--- BEGIN ---

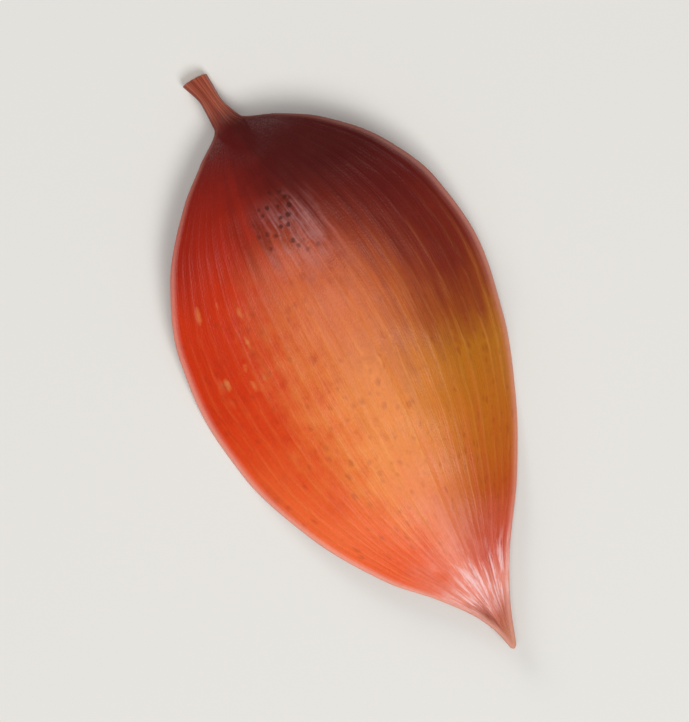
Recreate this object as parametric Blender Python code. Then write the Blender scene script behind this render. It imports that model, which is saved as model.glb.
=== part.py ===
"""A single picked leaf, lying face up: a leathery pointed blade with a thickened rim, and its short petiole.

The leaf is one solid. Its petiole points to -Y, its tip to +Y and its upper face to +Z. It lies on z = 0
and touches it at the petiole's cut end and at one place on each margin. The origin is under the middle of
the leaf's box.
"""

import bpy
import numpy as np

MM = 0.001

# Driving dimensions, in metres.
BLADE_LENGTH = 68 * MM
PETIOLE_LENGTH = 6 * MM
BLADE_THICKNESS = 0.44 * MM
RIM_THICKNESS = 0.64 * MM
RIM_WIDTH = 0.9 * MM
MIDRIB_GROOVE = 0.12 * MM
TIP_HALF_WIDTH = 0.3 * MM
FLATTENING = 0.17 * MM

# How far each margin stands from the leaf's straight axis, in blade lengths, against the place along the
# blade: 0 at its base and 1 at its tip. The petiole is the part before 0.
BROAD_MARGIN = (
    (-0.09, 0.034), (-0.045, 0.021), (0.00, 0.022), (0.045, 0.073), (0.09, 0.127), (0.19, 0.209),
    (0.31, 0.258), (0.42, 0.270), (0.53, 0.259), (0.67, 0.212), (0.80, 0.134), (0.87, 0.071),
    (0.93, 0.027), (0.965, 0.012), (1.00, 0.0044),
)  # fmt: skip
NARROW_MARGIN = (
    (-0.09, 0.012), (-0.045, 0.013), (0.00, 0.027), (0.03, 0.085), (0.07, 0.145), (0.15, 0.217),
    (0.25, 0.262), (0.36, 0.276), (0.50, 0.253), (0.63, 0.206), (0.75, 0.142), (0.85, 0.074),
    (0.93, 0.031), (1.00, 0.0044),
)  # fmt: skip
MIDRIB_OFFSET = (
    (-0.09, -0.011), (-0.045, -0.004), (0.00, 0.0025), (0.17, 0.030), (0.38, 0.052), (0.60, 0.040),
    (0.83, 0.010), (1.00, 0.0),
)  # fmt: skip

# Heights over the ground, in metres, against the same places along the blade.
MIDRIB_HEIGHT = (
    (-0.09, 0.86 * MM), (-0.05, 1.5 * MM), (0.00, 3.0 * MM), (0.12, 5.7 * MM), (0.28, 7.0 * MM),
    (0.45, 6.7 * MM), (0.62, 5.3 * MM), (0.78, 3.4 * MM), (0.90, 1.9 * MM), (1.00, 2.0 * MM),
)  # fmt: skip
BROAD_HEIGHT = (
    (-0.09, 0.86 * MM), (-0.05, 1.5 * MM), (0.00, 2.8 * MM), (0.12, 4.0 * MM), (0.28, 2.2 * MM),
    (0.48, 0.06 * MM), (0.62, 0.9 * MM), (0.78, 2.1 * MM), (0.90, 2.0 * MM), (1.00, 2.0 * MM),
)  # fmt: skip
NARROW_HEIGHT = (
    (-0.09, 0.86 * MM), (-0.05, 1.5 * MM), (0.00, 3.0 * MM), (0.12, 5.1 * MM), (0.28, 4.3 * MM),
    (0.45, 1.6 * MM), (0.58, 0.00 * MM), (0.72, 0.8 * MM), (0.88, 1.8 * MM), (1.00, 2.0 * MM),
)  # fmt: skip
# How the blade's cross-section falls from the midrib to a margin: 2 would be a plain parabola.
CROWN = 1.9

# The petiole runs on under the blade as a keel that thins towards the tip: its height and half width.
KEEL_HEIGHT = (
    (-0.09, 0.95 * MM), (-0.045, 0.80 * MM), (0.00, 0.72 * MM), (0.06, 0.46 * MM), (0.15, 0.30 * MM),
    (0.50, 0.20 * MM), (0.90, 0.10 * MM), (1.00, 0.02 * MM),
)  # fmt: skip
KEEL_HALF_WIDTH = (
    (-0.09, 1.56 * MM), (-0.045, 1.16 * MM), (0.00, 1.66 * MM), (0.10, 1.3 * MM), (0.50, 0.9 * MM),
    (1.00, 0.5 * MM),
)  # fmt: skip
# Places along the blade: where the petiole's oval section turns into the blade's, where its round back stops
# showing on the upper face, and where the groove over the midrib starts and ends.
OVAL_TO_BLADE = (-0.02, 0.05)
BACK_FADES = (0.0, 0.07)
GROOVE_STARTS = (0.02, 0.10)
GROOVE_ENDS = (0.85, 0.99)
# The share of the blade's thickness that wraps the petiole's oval core.
PETIOLE_SKIN = 0.3

# Mesh density. CROWDING is how strongly the stations crowd towards the blade's two ends, from 0 to 1, and
# RIM_ROWS are the rim's rows, in rim widths from the margin.
PETIOLE_STATIONS = 8
BLADE_STATIONS = 58
CROWDING = 0.8
ROWS_PER_HALF = 6
RIM_ROWS = (0.62, 0.38, 0.10, 0.0)

LEAF_RED = (0.42, 0.07, 0.03, 1.0)


def clear_scene():
    for obj in list(bpy.data.objects):
        bpy.data.objects.remove(obj, do_unlink=True)


def smooth_curve(points, at):
    """The natural cubic spline through (place, value) points, read at the given places."""
    x, y = np.array(points).T
    gap = np.diff(x)
    count = len(x)
    system = np.eye(count)
    right = np.zeros(count)
    for i in range(1, count - 1):
        system[i, i - 1 : i + 2] = gap[i - 1], 2 * (gap[i - 1] + gap[i]), gap[i]
        right[i] = 6 * ((y[i + 1] - y[i]) / gap[i] - (y[i] - y[i - 1]) / gap[i - 1])
    bend = np.linalg.solve(system, right)
    i = np.clip(np.searchsorted(x, at) - 1, 0, count - 2)
    past = (at - x[i]) / gap[i]
    left = 1 - past
    arch = (left**3 - left) * bend[i] + (past**3 - past) * bend[i + 1]
    return left * y[i] + past * y[i + 1] + arch * gap[i] ** 2 / 6


def steady_curve(points, at):
    """A curve through (place, value) points that never swings past them: monotone cubic pieces."""
    x, y = np.array(points).T
    gap = np.diff(x)
    slope = np.diff(y) / gap
    tangent = np.zeros(len(x))
    tangent[0] = slope[0]
    tangent[-1] = slope[-1]
    for i in range(1, len(x) - 1):
        if slope[i - 1] * slope[i] > 0:
            tangent[i] = 2 / (1 / slope[i - 1] + 1 / slope[i])
    i = np.clip(np.searchsorted(x, at) - 1, 0, len(x) - 2)
    s = (at - x[i]) / gap[i]
    start = (1 + 2 * s) * (1 - s) ** 2 * y[i] + s * (1 - s) ** 2 * gap[i] * tangent[i]
    end = s**2 * (3 - 2 * s) * y[i + 1] + s**2 * (s - 1) * gap[i] * tangent[i + 1]
    return start + end


def ease(value, low, high):
    """0 below low, 1 above high, and a smooth step between them."""
    s = np.clip((value - low) / (high - low), 0, 1)
    return s * s * (3 - 2 * s)


def station_places():
    """Places along the leaf, from the petiole's cut end, closer together at the blade's base and tip."""
    cut_end = -PETIOLE_LENGTH / BLADE_LENGTH
    petiole = np.linspace(cut_end, 0, PETIOLE_STATIONS, endpoint=False)
    even = np.linspace(0, 1, BLADE_STATIONS)
    return np.concatenate([petiole, even - CROWDING * np.sin(2 * np.pi * even) / (2 * np.pi)])


def half_width(margin, side, place):
    """How far a margin is from the midrib, in metres. side is 1 for the broad half and -1 for the narrow."""
    tip = np.sqrt(np.clip((1 - place) * BLADE_LENGTH / TIP_HALF_WIDTH, 0, 1))
    return BLADE_LENGTH * (steady_curve(margin, place) + side * smooth_curve(MIDRIB_OFFSET, place)) * tip


def row_fractions(width):
    """Where the rows stand from the midrib, 0, to the margin, 1: even over the blade, close on the rim."""
    rim = np.minimum(RIM_WIDTH / np.maximum(width, 0.01 * MM), 0.4)
    inner = np.linspace(0, 1, ROWS_PER_HALF + 1)[:, None] * (1 - rim)
    outer = 1 - np.array(RIM_ROWS)[:, None] * rim
    return np.concatenate([inner, outer])


def middle_surface(place, side, fraction, width):
    """Points halfway through the thickness, as (row, station, xyz), and how steeply they rise to +X."""
    midrib = smooth_curve(MIDRIB_HEIGHT, place)
    broad = smooth_curve(BROAD_HEIGHT, place)
    narrow = smooth_curve(NARROW_HEIGHT, place)
    margin = broad if side > 0 else narrow
    full_width = half_width(BROAD_MARGIN, 1, place) + half_width(NARROW_MARGIN, -1, place)
    lean = (broad - narrow) / np.maximum(full_width, 0.1 * MM)
    fall = margin - midrib - side * lean * width
    x = side * fraction * width - BLADE_LENGTH * smooth_curve(MIDRIB_OFFSET, place)
    y = np.broadcast_to(place * BLADE_LENGTH, x.shape)
    z = midrib + side * lean * fraction * width + fall * fraction**CROWN
    rise = lean + side * fall * CROWN * fraction ** (CROWN - 1) / np.maximum(width, 0.1 * MM)
    return np.stack([x, y, z], axis=-1), rise


def half_thickness(place, fraction, width):
    """(above, below): how far each face stands from the middle surface."""
    from_margin = (1 - fraction) * width
    from_midrib = fraction * width
    rim_radius = RIM_THICKNESS / 2
    swell = 1 - ease(from_margin, 0.35 * RIM_WIDTH, RIM_WIDTH)
    blade = BLADE_THICKNESS / 2 + (rim_radius - BLADE_THICKNESS / 2) * swell
    blade = blade * np.sqrt(1 - (1 - np.clip(from_margin / rim_radius, 0, 1)) ** 2)
    across = from_midrib / steady_curve(KEEL_HALF_WIDTH, place)
    oval = np.sqrt(np.clip(1 - across**2, 0, 1))
    ridge = np.exp(-2 * across**2)
    on_blade = ease(place, *OVAL_TO_BLADE)
    keel = steady_curve(KEEL_HEIGHT, place) * (oval + (ridge - oval) * on_blade)
    groove = MIDRIB_GROOVE * ridge * ease(place, *GROOVE_STARTS) * (1 - ease(place, *GROOVE_ENDS))
    blade = blade * (PETIOLE_SKIN + (1 - PETIOLE_SKIN) * on_blade)
    inside = fraction < 1
    above = inside * (blade + keel * (1 - ease(place, *BACK_FADES)) - groove)
    below = inside * (blade + keel)
    return above, below


def half_skin(place, margin, side):
    """The upper and the lower face of one half, from the midrib out, each as (row, station, xyz)."""
    width = half_width(margin, side, place)
    fraction = row_fractions(width)
    points, rise = middle_surface(place, side, fraction, width)
    above, below = half_thickness(place, fraction, width)
    along = np.gradient(points, place, axis=1)
    across = np.stack([np.ones_like(rise), np.zeros_like(rise), rise], axis=-1)
    normal = np.cross(across, along)
    normal /= np.linalg.norm(normal, axis=-1, keepdims=True)
    return points + normal * above[..., None], points - normal * below[..., None]


def leaf_grid():
    """The leaf's skin as closed loops, one for each station: (station, row, xyz)."""
    place = station_places()
    narrow_top, narrow_under = half_skin(place, NARROW_MARGIN, -1)
    broad_top, broad_under = half_skin(place, BROAD_MARGIN, 1)
    loop = [narrow_top[:0:-1], broad_top, broad_under[-2::-1], narrow_under[1:-1]]
    return np.concatenate(loop).transpose(1, 0, 2)


def settled(grid):
    """The leaf let down until its lowest places flatten on z = 0, with the origin under its box's middle."""
    points = grid.reshape(-1, 3)
    points = points - [0, 0, points[:, 2].min() + FLATTENING]
    points[:, 2] = np.maximum(points[:, 2], 0)
    middle = (points.min(axis=0) + points.max(axis=0)) / 2
    points -= [middle[0], middle[1], 0]
    return points.reshape(grid.shape)


def leaf_faces(stations, rows):
    """Quads round every loop, the petiole's flat cut end, and a fan to the tip's one vertex."""
    faces = []
    for i in range(stations - 1):
        for j in range(rows):
            k = (j + 1) % rows
            faces.append((i * rows + j, i * rows + k, (i + 1) * rows + k, (i + 1) * rows + j))
    last = (stations - 1) * rows
    tip = stations * rows
    faces += [(last + j, last + (j + 1) % rows, tip) for j in range(rows)]
    faces.append(tuple(reversed(range(rows))))
    return faces


def leaf_material():
    material = bpy.data.materials.new("leaf_surface")
    material.use_nodes = True
    shader = material.node_tree.nodes["Principled BSDF"]
    shader.inputs["Base Color"].default_value = LEAF_RED
    shader.inputs["Roughness"].default_value = 0.38
    shader.inputs["Metallic"].default_value = 0.0
    return material


def make_leaf():
    grid = settled(leaf_grid())
    loops = grid[:-1]
    tip = grid[-1].mean(axis=0)
    vertices = [tuple(point) for point in loops.reshape(-1, 3)] + [tuple(tip)]
    mesh = bpy.data.meshes.new("leaf")
    mesh.from_pydata(vertices, [], leaf_faces(len(loops), loops.shape[1]))
    mesh.shade_smooth()
    mesh.materials.append(leaf_material())
    leaf = bpy.data.objects.new("leaf", mesh)
    bpy.context.scene.collection.objects.link(leaf)
    return leaf


clear_scene()
make_leaf()
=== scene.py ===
"""One picked autumn leaf, lying face up on a pale surface, seen from straight above."""

import math

import bpy
import numpy as np
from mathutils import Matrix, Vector


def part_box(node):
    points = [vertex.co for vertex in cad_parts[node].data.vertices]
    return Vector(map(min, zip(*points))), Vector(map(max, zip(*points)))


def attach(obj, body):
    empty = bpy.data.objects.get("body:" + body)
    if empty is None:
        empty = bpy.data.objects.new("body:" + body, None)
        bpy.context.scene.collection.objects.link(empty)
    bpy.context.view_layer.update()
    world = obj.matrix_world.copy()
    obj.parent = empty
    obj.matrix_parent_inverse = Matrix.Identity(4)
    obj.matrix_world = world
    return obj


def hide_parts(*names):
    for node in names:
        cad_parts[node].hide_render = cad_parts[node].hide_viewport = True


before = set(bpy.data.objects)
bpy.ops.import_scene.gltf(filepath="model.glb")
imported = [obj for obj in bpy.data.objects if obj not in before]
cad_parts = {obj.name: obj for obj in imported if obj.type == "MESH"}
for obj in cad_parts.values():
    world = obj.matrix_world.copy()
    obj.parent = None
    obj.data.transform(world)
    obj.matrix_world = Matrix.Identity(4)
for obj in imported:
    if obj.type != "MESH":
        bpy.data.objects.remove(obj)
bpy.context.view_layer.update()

MM = 0.001

# ---------------------------------------------------------------------------------------------------
# The leaf's form. It is the CAD solid's, and it is read here at a finer step.
# ---------------------------------------------------------------------------------------------------
BLADE_LENGTH = 68 * MM
PETIOLE_LENGTH = 6 * MM
BLADE_THICKNESS = 0.44 * MM
RIM_THICKNESS = 0.64 * MM
RIM_WIDTH = 0.9 * MM
MIDRIB_GROOVE = 0.12 * MM
TIP_HALF_WIDTH = 0.3 * MM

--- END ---

• Work to be completed: Write down again the exact lines running from the beginning of the data to the line containing "FLATTENING = 0.17 * MM", with both ends included.

• Solution to this problem:
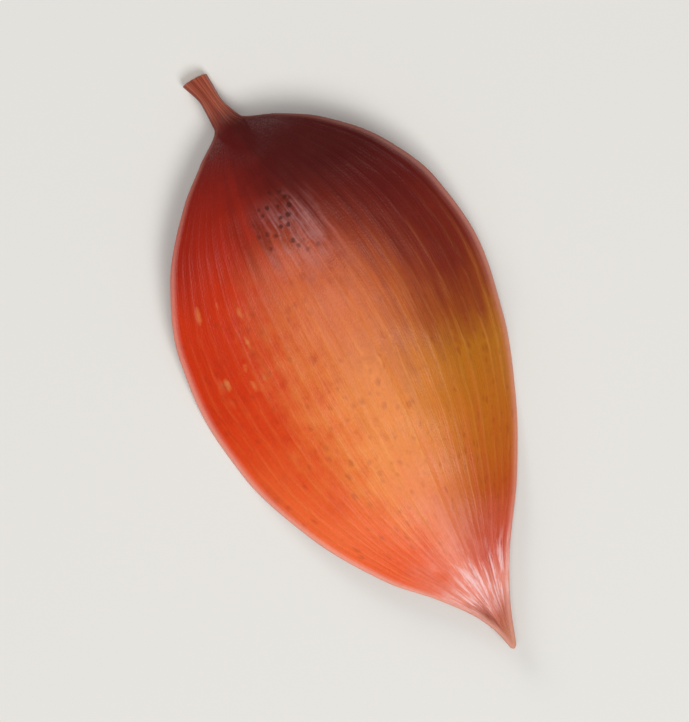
Recreate this object as parametric Blender Python code. Then write the Blender scene script behind this render. It imports that model, which is saved as model.glb.
=== part.py ===
"""A single picked leaf, lying face up: a leathery pointed blade with a thickened rim, and its short petiole.

The leaf is one solid. Its petiole points to -Y, its tip to +Y and its upper face to +Z. It lies on z = 0
and touches it at the petiole's cut end and at one place on each margin. The origin is under the middle of
the leaf's box.
"""

import bpy
import numpy as np

MM = 0.001

# Driving dimensions, in metres.
BLADE_LENGTH = 68 * MM
PETIOLE_LENGTH = 6 * MM
BLADE_THICKNESS = 0.44 * MM
RIM_THICKNESS = 0.64 * MM
RIM_WIDTH = 0.9 * MM
MIDRIB_GROOVE = 0.12 * MM
TIP_HALF_WIDTH = 0.3 * MM
FLATTENING = 0.17 * MM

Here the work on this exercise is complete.